BEIJING — Profit growth of China’s major industrial firms picked up in the first six months of 2018, official statistics showed on July 27.
Profits at the industrial firms grew 17.2 percent in the Jan-June period, quickening from the 16.5-percent expansion for the Jan-May period, according to the National Bureau of Statistics (NBS).
In June alone, combined profits at industrial companies with annual revenue of more than 20 million yuan (about $2.95 million) went up 20 percent year-on-year, slightly retreating from the 21.1-percent gain in May.
NBS statistician He Ping attributed the sound growth to the country’s supply-side structural reforms, which helped reduce production costs and lower debt levels.
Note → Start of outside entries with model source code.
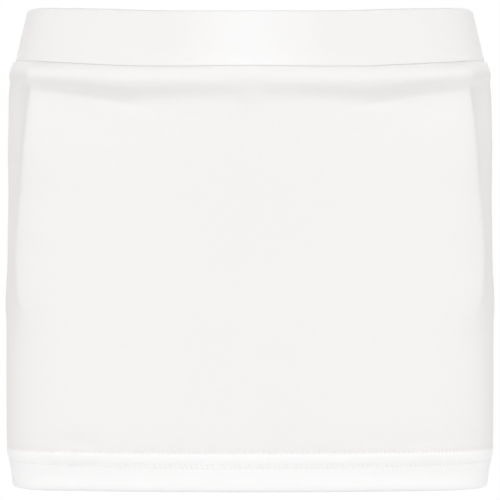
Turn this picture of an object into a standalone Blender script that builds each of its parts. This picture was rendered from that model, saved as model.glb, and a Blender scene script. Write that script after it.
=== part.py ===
"""A girl's straight tennis skirt, filled out as it is worn, with no wearer.

Three cut pieces: a front panel, a back panel and a folded elastic waistband that is closed
by one seam at the centre back. Each is one wall of cloth, lofted through level sections.
Frame: metres, +Z up, -Y is the front, origin in the middle of the waist opening.
"""

import math
from collections import namedtuple

import bmesh
import bpy

# Driving dimensions
WAISTBAND_HEIGHT = 0.030
SKIRT_LENGTH = 0.258
HEM_DEPTH = 0.0205
CLOTH = 0.0012
HEM_CLOTH = 0.0024
WAISTBAND_CLOTH = 0.0026
SEAM_GAP = 0.0003

WAIST_TOP = WAISTBAND_HEIGHT / 2
WAIST_SEAM = -WAISTBAND_HEIGHT / 2
HEM_EDGE = WAIST_TOP - SKIRT_LENGTH
HEM_TURN = HEM_EDGE + HEM_DEPTH

PANEL_COLUMNS = 44
WAISTBAND_COLUMNS = 84

# Level sections of the filled-out cloth's outer face. Squareness 2 is an ellipse.
Section = namedtuple("Section", "z half_width front back squareness")
SECTIONS = (
    Section(WAIST_TOP, 0.1202, 0.0812, 0.0800, 2.10),
    Section(WAIST_SEAM, 0.1266, 0.0850, 0.0880, 2.20),
    Section(-0.024, 0.1294, 0.0881, 0.0905, 2.22),
    Section(-0.034, 0.1306, 0.0899, 0.0925, 2.24),
    Section(-0.060, 0.1311, 0.0907, 0.0965, 2.26),
    Section(-0.084, 0.1309, 0.0909, 0.0986, 2.27),
    Section(-0.114, 0.1314, 0.0912, 0.1000, 2.29),
    Section(-0.160, 0.1313, 0.0924, 0.0995, 2.37),
    Section(-0.205, 0.1312, 0.0930, 0.0980, 2.44),
    Section(HEM_TURN, 0.1310, 0.0926, 0.0975, 2.40),
    Section(-0.2295, 0.1300, 0.0917, 0.0966, 2.36),
    Section(-0.2355, 0.1288, 0.0906, 0.0955, 2.32),
    Section(HEM_EDGE, 0.1280, 0.0896, 0.0948, 2.30),
)

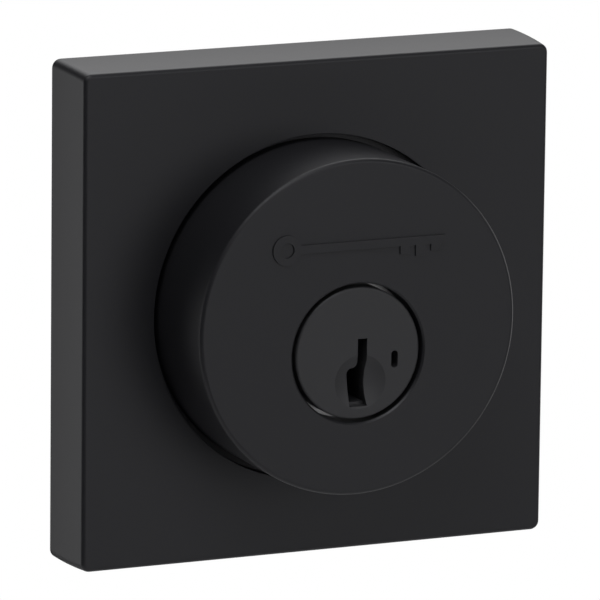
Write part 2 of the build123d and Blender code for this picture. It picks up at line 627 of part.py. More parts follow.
# Tailpiece: a tabbed disc in the plug's rear recess and the long blade that turns the bolt.
with BuildPart() as tailpiece:
    with BuildSketch(facing(TAIL_REAR)):
        Circle(TAIL_DISC)
        for start in (-TAB_SPREAD / 2, HALF_TURN - TAB_SPREAD / 2):
            with BuildLine():
                tab_rim = CenterArc((0, 0), TAIL_TAB, start, TAB_SPREAD)
                Polyline(tab_rim @ 1, (0, 0), tab_rim @ 0)
            make_face()
    extrude(amount=TAIL_REAR - TAIL_FRONT)
    with BuildSketch(facing(BLADE_END)):
        Rectangle(BLADE_THICKNESS, BLADE_HEIGHT)
    extrude(amount=BLADE_END - TAIL_REAR)
    blade_tip = tailpiece.faces().sort_by(Axis.Y)[-1].edges().filter_by(Axis.X)
    chamfer(blade_tip, BLADE_TIP_CUT)
tailpiece.part.label = "tailpiece"
export_step(tailpiece.part, "parts/tailpiece.step")

with BuildPart() as tail_cap:
    with BuildSketch(facing(BARREL_REAR + CAP_THICKNESS)):
        Circle(CAP)
        Circle(CAP_HOLE, mode=Mode.SUBTRACT)
        with PolarLocations(CAP_SCREW_CIRCLE, 2, start_angle=CAP_SCREW_TURN):
            Circle(CAP_SCREW_CLEARANCE, mode=Mode.SUBTRACT)
    extrude(amount=CAP_THICKNESS)
tail_cap.part.label = "tail_cap"
export_step(tail_cap.part, "parts/tail_cap.step")

with BuildPart() as tail_cap_screws:
    with BuildSketch(facing(BARREL_REAR + CAP_THICKNESS)):
        with PolarLocations(CAP_SCREW_CIRCLE, 2, start_angle=CAP_SCREW_TURN):
            Circle(CAP_SCREW)
    extrude(amount=BARREL_REAR + CAP_THICKNESS - CAP_SCREW_END)
    with BuildSketch(facing(BARREL_REAR + CAP_THICKNESS + CAP_SCREW_HEAD_HEIGHT)):
        with PolarLocations(CAP_SCREW_CIRCLE, 2, start_angle=CAP_SCREW_TURN):
            Circle(CAP_SCREW_HEAD)
    extrude(amount=CAP_SCREW_HEAD_HEIGHT)
tail_cap_screws.part.label = "tail_cap_screws"
export_step(tail_cap_screws.part, "parts/tail_cap_screws.step")
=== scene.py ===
import json
from math import atan2, cos, pi, radians, sin, sqrt

import bmesh
import bpy
from mathutils import Matrix, Vector

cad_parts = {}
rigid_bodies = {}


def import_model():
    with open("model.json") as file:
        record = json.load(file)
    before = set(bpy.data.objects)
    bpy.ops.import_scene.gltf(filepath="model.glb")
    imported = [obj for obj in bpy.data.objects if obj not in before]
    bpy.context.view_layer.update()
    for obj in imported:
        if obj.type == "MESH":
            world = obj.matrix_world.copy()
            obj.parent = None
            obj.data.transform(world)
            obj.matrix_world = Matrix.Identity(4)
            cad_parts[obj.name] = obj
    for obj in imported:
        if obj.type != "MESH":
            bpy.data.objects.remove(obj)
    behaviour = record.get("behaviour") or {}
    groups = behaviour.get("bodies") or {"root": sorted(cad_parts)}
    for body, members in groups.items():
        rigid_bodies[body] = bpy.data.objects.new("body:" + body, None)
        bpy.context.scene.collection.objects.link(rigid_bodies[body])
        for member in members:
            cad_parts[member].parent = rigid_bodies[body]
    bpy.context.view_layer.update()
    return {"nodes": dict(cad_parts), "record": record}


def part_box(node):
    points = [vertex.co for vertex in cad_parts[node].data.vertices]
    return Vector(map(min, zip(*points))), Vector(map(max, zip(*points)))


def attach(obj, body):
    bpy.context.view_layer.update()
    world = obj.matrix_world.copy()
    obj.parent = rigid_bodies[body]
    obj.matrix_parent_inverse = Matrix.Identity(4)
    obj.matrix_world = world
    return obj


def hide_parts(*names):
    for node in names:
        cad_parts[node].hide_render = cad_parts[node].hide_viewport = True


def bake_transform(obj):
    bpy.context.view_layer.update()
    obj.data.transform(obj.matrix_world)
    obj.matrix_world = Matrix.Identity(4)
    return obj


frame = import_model()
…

In the first half year, costs per 100 yuan of revenue from the companies dropped 0.37 yuan from the same period last year to 84.42 yuan, according to He.
The debt-asset ratios of major industrial firms dropped 0.4 percentage points year-on-year to 56.6 percent by the end of June.
These firms also posted stronger profit earning capabilities and saw faster inventory turnover of their products.
Among the 41 industries surveyed, 29 posted year-on-year profit growth during this period, with the petroleum and natural gas mining, ferrous metal metallurgy and rolling, and chemical sectors as major profit contributors.